Recorded information →
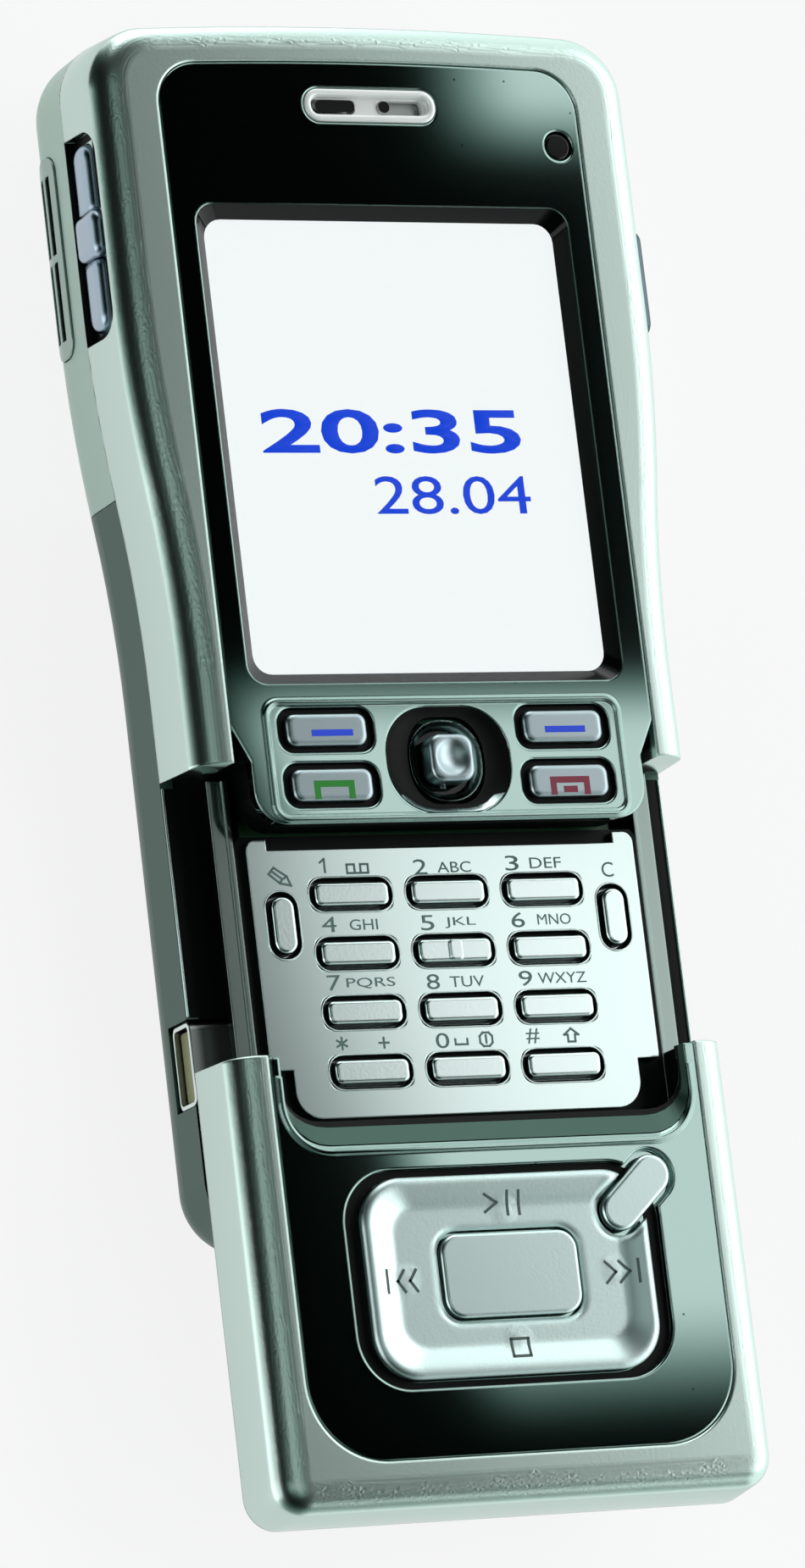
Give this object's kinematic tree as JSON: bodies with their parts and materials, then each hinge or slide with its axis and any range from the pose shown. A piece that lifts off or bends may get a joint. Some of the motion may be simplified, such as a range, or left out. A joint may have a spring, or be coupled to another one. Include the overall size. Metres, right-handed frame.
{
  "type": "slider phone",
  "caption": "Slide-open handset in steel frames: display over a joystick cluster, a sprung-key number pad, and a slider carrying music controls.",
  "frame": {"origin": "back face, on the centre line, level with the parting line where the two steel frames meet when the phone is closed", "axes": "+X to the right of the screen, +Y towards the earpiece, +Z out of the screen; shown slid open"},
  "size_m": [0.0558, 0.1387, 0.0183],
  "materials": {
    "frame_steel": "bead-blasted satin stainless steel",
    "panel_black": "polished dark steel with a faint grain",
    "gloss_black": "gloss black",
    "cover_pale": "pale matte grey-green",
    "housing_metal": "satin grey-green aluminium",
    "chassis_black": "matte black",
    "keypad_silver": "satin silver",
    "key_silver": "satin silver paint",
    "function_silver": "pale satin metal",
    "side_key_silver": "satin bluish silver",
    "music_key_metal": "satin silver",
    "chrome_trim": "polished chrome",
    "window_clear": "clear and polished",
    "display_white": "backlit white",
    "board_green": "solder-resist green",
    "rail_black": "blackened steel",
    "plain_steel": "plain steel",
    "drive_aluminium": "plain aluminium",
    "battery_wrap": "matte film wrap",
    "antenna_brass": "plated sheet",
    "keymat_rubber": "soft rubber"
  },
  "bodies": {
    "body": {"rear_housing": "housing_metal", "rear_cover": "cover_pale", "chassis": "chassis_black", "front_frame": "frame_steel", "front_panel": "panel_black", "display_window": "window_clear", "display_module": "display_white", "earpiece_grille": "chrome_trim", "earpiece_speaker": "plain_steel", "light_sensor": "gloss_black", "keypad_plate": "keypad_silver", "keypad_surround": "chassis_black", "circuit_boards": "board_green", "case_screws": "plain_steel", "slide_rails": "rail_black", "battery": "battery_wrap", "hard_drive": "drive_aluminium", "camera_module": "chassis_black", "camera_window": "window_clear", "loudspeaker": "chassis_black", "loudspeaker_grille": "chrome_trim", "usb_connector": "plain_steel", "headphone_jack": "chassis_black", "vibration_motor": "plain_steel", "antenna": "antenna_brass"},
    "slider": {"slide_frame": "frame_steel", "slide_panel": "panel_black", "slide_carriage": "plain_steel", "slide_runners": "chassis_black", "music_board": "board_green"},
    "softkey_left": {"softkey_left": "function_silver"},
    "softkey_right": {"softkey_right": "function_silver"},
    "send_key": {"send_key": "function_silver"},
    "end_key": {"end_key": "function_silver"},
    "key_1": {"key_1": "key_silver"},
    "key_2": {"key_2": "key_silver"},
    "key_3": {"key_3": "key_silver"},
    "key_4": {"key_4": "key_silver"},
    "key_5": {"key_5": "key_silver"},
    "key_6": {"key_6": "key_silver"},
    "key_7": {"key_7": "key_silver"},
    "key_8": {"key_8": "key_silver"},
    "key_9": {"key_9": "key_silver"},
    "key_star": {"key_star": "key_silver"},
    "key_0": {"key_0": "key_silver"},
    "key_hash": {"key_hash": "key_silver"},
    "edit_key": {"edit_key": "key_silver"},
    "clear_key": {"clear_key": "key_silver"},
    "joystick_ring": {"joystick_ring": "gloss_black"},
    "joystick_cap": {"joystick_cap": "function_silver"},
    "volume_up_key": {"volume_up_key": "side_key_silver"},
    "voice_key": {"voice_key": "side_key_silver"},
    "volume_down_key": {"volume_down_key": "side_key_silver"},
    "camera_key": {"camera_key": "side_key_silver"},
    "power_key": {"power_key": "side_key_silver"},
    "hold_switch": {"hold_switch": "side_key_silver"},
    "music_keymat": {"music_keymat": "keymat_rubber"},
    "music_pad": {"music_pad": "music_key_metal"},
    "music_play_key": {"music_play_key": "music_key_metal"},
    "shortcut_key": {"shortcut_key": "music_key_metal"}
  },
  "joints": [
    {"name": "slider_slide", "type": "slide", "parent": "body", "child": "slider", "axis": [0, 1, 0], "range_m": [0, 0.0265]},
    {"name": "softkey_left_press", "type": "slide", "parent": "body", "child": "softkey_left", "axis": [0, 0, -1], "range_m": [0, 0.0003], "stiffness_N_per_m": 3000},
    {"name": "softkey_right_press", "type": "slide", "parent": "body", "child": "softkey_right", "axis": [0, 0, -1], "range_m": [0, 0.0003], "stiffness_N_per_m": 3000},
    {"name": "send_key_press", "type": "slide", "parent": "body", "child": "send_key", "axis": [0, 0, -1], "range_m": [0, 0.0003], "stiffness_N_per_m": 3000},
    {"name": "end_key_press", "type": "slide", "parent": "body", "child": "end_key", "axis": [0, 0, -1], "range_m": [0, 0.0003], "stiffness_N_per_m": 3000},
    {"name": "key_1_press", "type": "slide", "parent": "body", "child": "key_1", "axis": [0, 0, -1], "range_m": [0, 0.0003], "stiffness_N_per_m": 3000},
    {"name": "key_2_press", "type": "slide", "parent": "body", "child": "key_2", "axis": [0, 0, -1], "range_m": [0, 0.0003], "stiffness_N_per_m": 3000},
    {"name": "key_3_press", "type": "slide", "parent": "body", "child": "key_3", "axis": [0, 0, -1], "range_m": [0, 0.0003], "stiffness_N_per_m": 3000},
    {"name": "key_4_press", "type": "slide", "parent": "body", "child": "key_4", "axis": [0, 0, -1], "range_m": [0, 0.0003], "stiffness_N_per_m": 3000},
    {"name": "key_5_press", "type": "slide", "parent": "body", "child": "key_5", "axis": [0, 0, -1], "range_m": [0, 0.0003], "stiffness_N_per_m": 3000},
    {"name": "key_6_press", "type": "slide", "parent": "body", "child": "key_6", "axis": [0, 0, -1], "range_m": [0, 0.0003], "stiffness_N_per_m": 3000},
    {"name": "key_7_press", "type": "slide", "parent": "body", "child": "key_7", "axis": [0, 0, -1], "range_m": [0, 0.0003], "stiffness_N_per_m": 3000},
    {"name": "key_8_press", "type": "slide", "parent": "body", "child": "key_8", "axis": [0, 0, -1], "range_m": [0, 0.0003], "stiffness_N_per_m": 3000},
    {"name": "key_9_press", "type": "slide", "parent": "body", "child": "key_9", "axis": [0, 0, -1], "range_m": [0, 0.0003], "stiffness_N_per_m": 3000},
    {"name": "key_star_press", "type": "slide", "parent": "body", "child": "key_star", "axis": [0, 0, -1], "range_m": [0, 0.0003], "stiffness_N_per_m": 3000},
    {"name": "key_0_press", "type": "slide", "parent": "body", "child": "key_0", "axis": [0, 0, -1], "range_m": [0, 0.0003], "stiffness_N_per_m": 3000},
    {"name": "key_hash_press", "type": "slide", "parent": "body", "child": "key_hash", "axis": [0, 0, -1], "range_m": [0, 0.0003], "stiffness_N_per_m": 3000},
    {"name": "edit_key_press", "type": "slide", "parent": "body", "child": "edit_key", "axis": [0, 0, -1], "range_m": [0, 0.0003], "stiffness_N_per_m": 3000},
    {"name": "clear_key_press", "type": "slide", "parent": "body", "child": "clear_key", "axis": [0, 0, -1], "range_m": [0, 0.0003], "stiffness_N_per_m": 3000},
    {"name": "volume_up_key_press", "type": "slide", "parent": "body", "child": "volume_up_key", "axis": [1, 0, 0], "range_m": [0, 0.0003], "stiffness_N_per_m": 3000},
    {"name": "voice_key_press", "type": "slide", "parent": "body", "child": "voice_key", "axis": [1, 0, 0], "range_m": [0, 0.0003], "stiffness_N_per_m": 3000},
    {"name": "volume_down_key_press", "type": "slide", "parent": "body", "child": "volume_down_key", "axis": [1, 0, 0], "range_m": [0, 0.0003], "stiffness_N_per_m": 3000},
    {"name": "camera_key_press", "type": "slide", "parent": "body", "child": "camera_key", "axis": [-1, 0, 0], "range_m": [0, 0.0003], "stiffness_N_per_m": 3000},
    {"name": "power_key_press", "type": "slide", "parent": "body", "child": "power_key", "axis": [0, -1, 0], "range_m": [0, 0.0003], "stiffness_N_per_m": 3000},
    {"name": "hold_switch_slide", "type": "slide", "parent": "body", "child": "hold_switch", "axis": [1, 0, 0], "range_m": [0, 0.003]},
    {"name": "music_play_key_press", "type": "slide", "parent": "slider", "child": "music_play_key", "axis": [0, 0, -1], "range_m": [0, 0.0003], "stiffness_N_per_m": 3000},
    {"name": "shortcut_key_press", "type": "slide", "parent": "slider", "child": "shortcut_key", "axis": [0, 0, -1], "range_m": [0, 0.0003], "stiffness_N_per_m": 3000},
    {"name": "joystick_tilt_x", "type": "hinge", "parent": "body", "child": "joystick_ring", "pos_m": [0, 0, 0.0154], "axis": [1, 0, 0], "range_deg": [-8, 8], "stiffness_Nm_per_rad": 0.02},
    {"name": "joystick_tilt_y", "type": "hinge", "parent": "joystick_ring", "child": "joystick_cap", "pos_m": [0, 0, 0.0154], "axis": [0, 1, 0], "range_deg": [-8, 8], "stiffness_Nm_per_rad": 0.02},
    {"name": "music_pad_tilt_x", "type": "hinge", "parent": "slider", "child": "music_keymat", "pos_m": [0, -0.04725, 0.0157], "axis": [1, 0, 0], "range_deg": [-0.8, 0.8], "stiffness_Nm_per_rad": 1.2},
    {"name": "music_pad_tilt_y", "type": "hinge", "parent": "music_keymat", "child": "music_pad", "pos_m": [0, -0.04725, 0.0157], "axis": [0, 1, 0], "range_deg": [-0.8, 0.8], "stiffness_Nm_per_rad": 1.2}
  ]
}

Work instructions →
Give the number of lines in the data that contain "bodies", with no other words.

Final result →
2